## begin

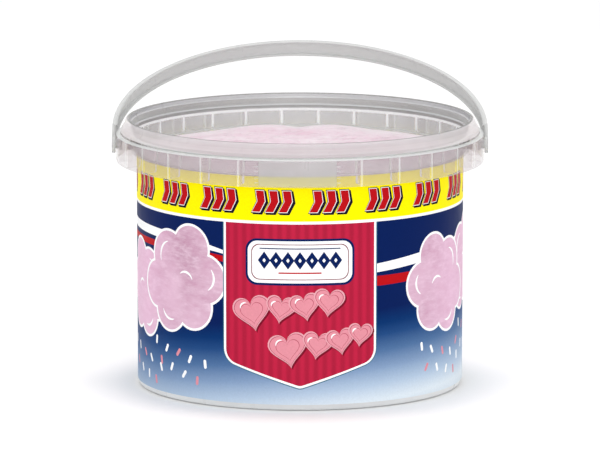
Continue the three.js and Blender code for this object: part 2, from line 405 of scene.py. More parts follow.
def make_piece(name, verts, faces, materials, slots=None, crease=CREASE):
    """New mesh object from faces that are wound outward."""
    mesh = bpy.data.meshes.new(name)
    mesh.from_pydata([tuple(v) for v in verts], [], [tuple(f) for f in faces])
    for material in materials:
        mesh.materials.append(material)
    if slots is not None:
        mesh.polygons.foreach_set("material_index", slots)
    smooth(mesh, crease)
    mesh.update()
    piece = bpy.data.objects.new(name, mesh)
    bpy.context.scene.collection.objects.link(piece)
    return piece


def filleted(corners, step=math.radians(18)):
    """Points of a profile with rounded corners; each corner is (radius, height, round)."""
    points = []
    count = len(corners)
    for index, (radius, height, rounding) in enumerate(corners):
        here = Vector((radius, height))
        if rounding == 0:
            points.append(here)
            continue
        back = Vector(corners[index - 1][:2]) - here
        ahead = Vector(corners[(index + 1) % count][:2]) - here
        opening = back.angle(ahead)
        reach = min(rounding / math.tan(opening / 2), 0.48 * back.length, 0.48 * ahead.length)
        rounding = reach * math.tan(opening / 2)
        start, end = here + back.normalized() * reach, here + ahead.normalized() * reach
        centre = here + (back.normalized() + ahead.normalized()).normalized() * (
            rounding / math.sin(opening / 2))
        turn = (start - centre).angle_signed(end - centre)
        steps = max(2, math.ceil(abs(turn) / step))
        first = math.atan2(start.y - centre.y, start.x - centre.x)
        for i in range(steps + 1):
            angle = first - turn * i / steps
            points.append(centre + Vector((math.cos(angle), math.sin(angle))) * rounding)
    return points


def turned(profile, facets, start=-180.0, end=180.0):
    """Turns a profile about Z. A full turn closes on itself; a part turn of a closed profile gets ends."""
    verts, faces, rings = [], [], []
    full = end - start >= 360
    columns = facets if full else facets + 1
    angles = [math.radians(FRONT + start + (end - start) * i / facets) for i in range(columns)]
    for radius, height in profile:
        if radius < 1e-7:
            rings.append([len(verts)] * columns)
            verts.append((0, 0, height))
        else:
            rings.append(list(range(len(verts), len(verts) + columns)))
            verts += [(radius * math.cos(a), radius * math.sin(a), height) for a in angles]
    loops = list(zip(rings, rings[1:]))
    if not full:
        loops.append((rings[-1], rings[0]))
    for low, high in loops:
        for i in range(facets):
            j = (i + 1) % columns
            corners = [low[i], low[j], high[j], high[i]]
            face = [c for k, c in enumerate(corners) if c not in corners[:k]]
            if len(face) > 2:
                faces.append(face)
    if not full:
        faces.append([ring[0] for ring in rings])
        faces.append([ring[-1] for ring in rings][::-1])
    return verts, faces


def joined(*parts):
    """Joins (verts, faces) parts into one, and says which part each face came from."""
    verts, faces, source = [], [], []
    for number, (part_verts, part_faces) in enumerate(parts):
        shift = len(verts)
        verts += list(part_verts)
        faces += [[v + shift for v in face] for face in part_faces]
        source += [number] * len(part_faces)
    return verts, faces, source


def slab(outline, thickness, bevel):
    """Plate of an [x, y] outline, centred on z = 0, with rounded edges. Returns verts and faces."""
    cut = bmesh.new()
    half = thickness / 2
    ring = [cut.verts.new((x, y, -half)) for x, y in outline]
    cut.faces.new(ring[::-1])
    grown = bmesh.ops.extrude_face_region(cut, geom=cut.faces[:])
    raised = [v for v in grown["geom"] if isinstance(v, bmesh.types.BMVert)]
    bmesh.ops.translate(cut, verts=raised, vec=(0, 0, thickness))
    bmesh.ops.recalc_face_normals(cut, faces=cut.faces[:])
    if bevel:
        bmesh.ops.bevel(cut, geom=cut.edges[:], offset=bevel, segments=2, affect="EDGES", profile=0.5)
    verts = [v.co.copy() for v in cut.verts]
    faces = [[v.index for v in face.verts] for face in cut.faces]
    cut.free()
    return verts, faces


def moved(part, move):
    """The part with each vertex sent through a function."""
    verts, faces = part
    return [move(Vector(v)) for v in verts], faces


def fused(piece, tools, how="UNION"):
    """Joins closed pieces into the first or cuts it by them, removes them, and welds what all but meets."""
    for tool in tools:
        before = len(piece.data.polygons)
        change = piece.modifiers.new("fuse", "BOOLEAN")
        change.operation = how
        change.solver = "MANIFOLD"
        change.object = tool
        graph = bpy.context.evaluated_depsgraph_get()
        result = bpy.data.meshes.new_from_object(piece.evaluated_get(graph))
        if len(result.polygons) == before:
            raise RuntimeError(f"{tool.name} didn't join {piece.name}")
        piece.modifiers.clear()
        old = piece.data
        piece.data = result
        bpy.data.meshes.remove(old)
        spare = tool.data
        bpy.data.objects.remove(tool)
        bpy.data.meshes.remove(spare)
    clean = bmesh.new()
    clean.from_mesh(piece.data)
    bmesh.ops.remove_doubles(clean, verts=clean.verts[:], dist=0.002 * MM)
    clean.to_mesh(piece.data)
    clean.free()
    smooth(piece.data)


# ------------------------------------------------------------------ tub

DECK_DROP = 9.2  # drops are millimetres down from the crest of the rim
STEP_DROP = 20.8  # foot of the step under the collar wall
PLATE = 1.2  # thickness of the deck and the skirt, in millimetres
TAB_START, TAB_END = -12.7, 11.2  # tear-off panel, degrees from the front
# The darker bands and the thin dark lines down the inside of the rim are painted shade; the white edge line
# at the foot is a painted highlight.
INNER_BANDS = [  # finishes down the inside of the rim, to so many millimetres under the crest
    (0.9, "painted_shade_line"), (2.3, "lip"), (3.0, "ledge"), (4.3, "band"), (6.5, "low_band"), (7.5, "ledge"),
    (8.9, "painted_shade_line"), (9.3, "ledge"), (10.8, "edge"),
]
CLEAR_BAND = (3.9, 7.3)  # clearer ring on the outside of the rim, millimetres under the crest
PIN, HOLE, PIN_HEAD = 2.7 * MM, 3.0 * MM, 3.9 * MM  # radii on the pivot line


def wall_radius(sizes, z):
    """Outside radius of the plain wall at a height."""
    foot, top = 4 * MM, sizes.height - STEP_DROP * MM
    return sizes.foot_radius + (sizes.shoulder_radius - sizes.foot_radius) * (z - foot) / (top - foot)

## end

**Job:** Return the lines above exactly, keeping every word.

**Answer to the task:**
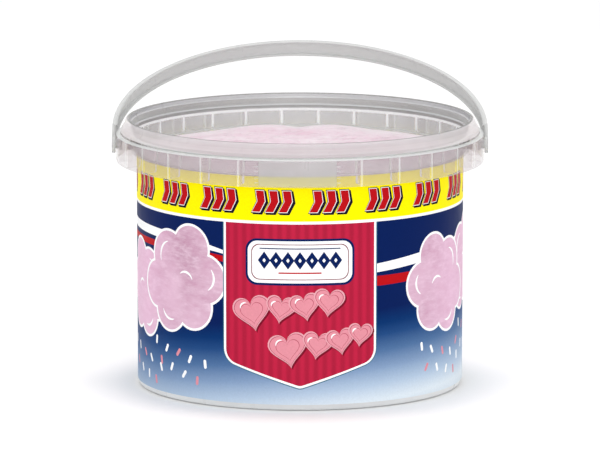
Continue the three.js and Blender code for this object: part 2, from line 405 of scene.py. More parts follow.
def make_piece(name, verts, faces, materials, slots=None, crease=CREASE):
    """New mesh object from faces that are wound outward."""
    mesh = bpy.data.meshes.new(name)
    mesh.from_pydata([tuple(v) for v in verts], [], [tuple(f) for f in faces])
    for material in materials:
        mesh.materials.append(material)
    if slots is not None:
        mesh.polygons.foreach_set("material_index", slots)
    smooth(mesh, crease)
    mesh.update()
    piece = bpy.data.objects.new(name, mesh)
    bpy.context.scene.collection.objects.link(piece)
    return piece


def filleted(corners, step=math.radians(18)):
    """Points of a profile with rounded corners; each corner is (radius, height, round)."""
    points = []
    count = len(corners)
    for index, (radius, height, rounding) in enumerate(corners):
        here = Vector((radius, height))
        if rounding == 0:
            points.append(here)
            continue
        back = Vector(corners[index - 1][:2]) - here
        ahead = Vector(corners[(index + 1) % count][:2]) - here
        opening = back.angle(ahead)
        reach = min(rounding / math.tan(opening / 2), 0.48 * back.length, 0.48 * ahead.length)
        rounding = reach * math.tan(opening / 2)
        start, end = here + back.normalized() * reach, here + ahead.normalized() * reach
        centre = here + (back.normalized() + ahead.normalized()).normalized() * (
            rounding / math.sin(opening / 2))
        turn = (start - centre).angle_signed(end - centre)
        steps = max(2, math.ceil(abs(turn) / step))
        first = math.atan2(start.y - centre.y, start.x - centre.x)
        for i in range(steps + 1):
            angle = first - turn * i / steps
            points.append(centre + Vector((math.cos(angle), math.sin(angle))) * rounding)
    return points


def turned(profile, facets, start=-180.0, end=180.0):
    """Turns a profile about Z. A full turn closes on itself; a part turn of a closed profile gets ends."""
    verts, faces, rings = [], [], []
    full = end - start >= 360
    columns = facets if full else facets + 1
    angles = [math.radians(FRONT + start + (end - start) * i / facets) for i in range(columns)]
    for radius, height in profile:
        if radius < 1e-7:
            rings.append([len(verts)] * columns)
            verts.append((0, 0, height))
        else:
            rings.append(list(range(len(verts), len(verts) + columns)))
            verts += [(radius * math.cos(a), radius * math.sin(a), height) for a in angles]
    loops = list(zip(rings, rings[1:]))
    if not full:
        loops.append((rings[-1], rings[0]))
    for low, high in loops:
        for i in range(facets):
            j = (i + 1) % columns
            corners = [low[i], low[j], high[j], high[i]]
            face = [c for k, c in enumerate(corners) if c not in corners[:k]]
            if len(face) > 2:
                faces.append(face)
    if not full:
        faces.append([ring[0] for ring in rings])
        faces.append([ring[-1] for ring in rings][::-1])
    return verts, faces


def joined(*parts):
    """Joins (verts, faces) parts into one, and says which part each face came from."""
    verts, faces, source = [], [], []
    for number, (part_verts, part_faces) in enumerate(parts):
        shift = len(verts)
        verts += list(part_verts)
        faces += [[v + shift for v in face] for face in part_faces]
        source += [number] * len(part_faces)
    return verts, faces, source


def slab(outline, thickness, bevel):
    """Plate of an [x, y] outline, centred on z = 0, with rounded edges. Returns verts and faces."""
    cut = bmesh.new()
    half = thickness / 2
    ring = [cut.verts.new((x, y, -half)) for x, y in outline]
    cut.faces.new(ring[::-1])
    grown = bmesh.ops.extrude_face_region(cut, geom=cut.faces[:])
    raised = [v for v in grown["geom"] if isinstance(v, bmesh.types.BMVert)]
    bmesh.ops.translate(cut, verts=raised, vec=(0, 0, thickness))
    bmesh.ops.recalc_face_normals(cut, faces=cut.faces[:])
    if bevel:
        bmesh.ops.bevel(cut, geom=cut.edges[:], offset=bevel, segments=2, affect="EDGES", profile=0.5)
    verts = [v.co.copy() for v in cut.verts]
    faces = [[v.index for v in face.verts] for face in cut.faces]
    cut.free()
    return verts, faces


def moved(part, move):
    """The part with each vertex sent through a function."""
    verts, faces = part
    return [move(Vector(v)) for v in verts], faces


def fused(piece, tools, how="UNION"):
    """Joins closed pieces into the first or cuts it by them, removes them, and welds what all but meets."""
    for tool in tools:
        before = len(piece.data.polygons)
        change = piece.modifiers.new("fuse", "BOOLEAN")
        change.operation = how
        change.solver = "MANIFOLD"
        change.object = tool
        graph = bpy.context.evaluated_depsgraph_get()
        result = bpy.data.meshes.new_from_object(piece.evaluated_get(graph))
        if len(result.polygons) == before:
            raise RuntimeError(f"{tool.name} didn't join {piece.name}")
        piece.modifiers.clear()
        old = piece.data
        piece.data = result
        bpy.data.meshes.remove(old)
        spare = tool.data
        bpy.data.objects.remove(tool)
        bpy.data.meshes.remove(spare)
    clean = bmesh.new()
    clean.from_mesh(piece.data)
    bmesh.ops.remove_doubles(clean, verts=clean.verts[:], dist=0.002 * MM)
    clean.to_mesh(piece.data)
    clean.free()
    smooth(piece.data)


# ------------------------------------------------------------------ tub

DECK_DROP = 9.2  # drops are millimetres down from the crest of the rim
STEP_DROP = 20.8  # foot of the step under the collar wall
PLATE = 1.2  # thickness of the deck and the skirt, in millimetres
TAB_START, TAB_END = -12.7, 11.2  # tear-off panel, degrees from the front
# The darker bands and the thin dark lines down the inside of the rim are painted shade; the white edge line
# at the foot is a painted highlight.
INNER_BANDS = [  # finishes down the inside of the rim, to so many millimetres under the crest
    (0.9, "painted_shade_line"), (2.3, "lip"), (3.0, "ledge"), (4.3, "band"), (6.5, "low_band"), (7.5, "ledge"),
    (8.9, "painted_shade_line"), (9.3, "ledge"), (10.8, "edge"),
]
CLEAR_BAND = (3.9, 7.3)  # clearer ring on the outside of the rim, millimetres under the crest
PIN, HOLE, PIN_HEAD = 2.7 * MM, 3.0 * MM, 3.9 * MM  # radii on the pivot line


def wall_radius(sizes, z):
    """Outside radius of the plain wall at a height."""
    foot, top = 4 * MM, sizes.height - STEP_DROP * MM
    return sizes.foot_radius + (sizes.shoulder_radius - sizes.foot_radius) * (z - foot) / (top - foot)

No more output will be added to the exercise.